Getting Over An Emotional Affair

Trying to move forward from emotional infidelity can be a very difficult and painful process. You may find out things about your partner and yourself that are far from flattering and that you don’t like at all. You may wonder if rebuilding trust after emotional infidelity is even possible. That’s where a compassionate and experienced marriage counselor comes in. 

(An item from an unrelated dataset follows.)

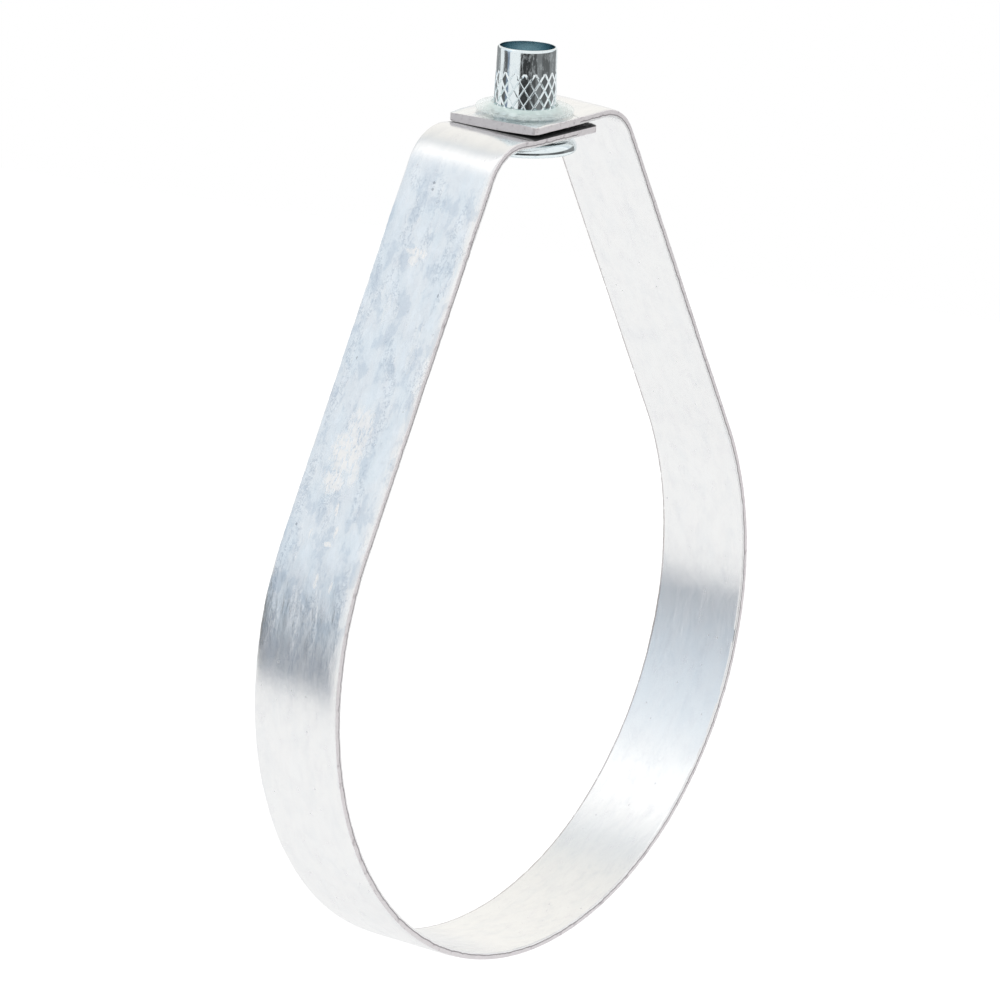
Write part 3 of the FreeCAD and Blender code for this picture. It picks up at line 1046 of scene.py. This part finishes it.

The goal of marriage counseling is to heal the rift that has sprung up in your marriage, and examine how it may have gotten there in the first place. Your marriage counselor isn’t there to judge either of you, but to give you the tools you need to strengthen your relationship through honesty, compassion, and communication. 

Emotional Affair Recovery

Honesty is the most important factor in recovering from an emotional affair, since the lack of honesty is what causes the hurt in the first place. The partner who was cheated on can have the chance to make their deep hurt known, and vocalize what they need to be able to heal, while the person who cheated can have a safe space to unravel what led them to have an emotional affair in the first place, so they can avoid it in the future. 

Having compassion for your partner is another big step in the road to emotional affair recovery. Compassion is not the same as condoning. You can have compassion for why your partner strayed without excusing their behavior. It simply means understanding that your partner’s behavior didn’t just come from a place of outright cruelty. 

Rebuilding communication is also critical to rebuilding trust after an emotional affair. Even if we’ve been with our partners for decades, we simply can’t know what’s going on in their heads all the time. 

For example, if a woman feels like her husband doesn’t compliment her enough, she might feel less confident in her beauty and inadvertently start seeking attention from other men. Meanwhile, the husband thinks his wife is gorgeous! It’s obvious to him that she’s beautiful, and he thinks if he keeps telling her that, she’ll get annoyed. 

So he doesn’t know how much validation she needs, and she doesn’t know how much her husband truly values her! Little miscommunications like this can build up over time and build the bedrock for emotional infidelity. 

Emotional affair recovery can feel impossible at times. An affair is a deep betrayal, and takes very painful work to overcome. But if you and your partner are committed to your marriage, and to recovery, you’ll remember what might have been forgotten over the course of the affair: That you’re stronger together.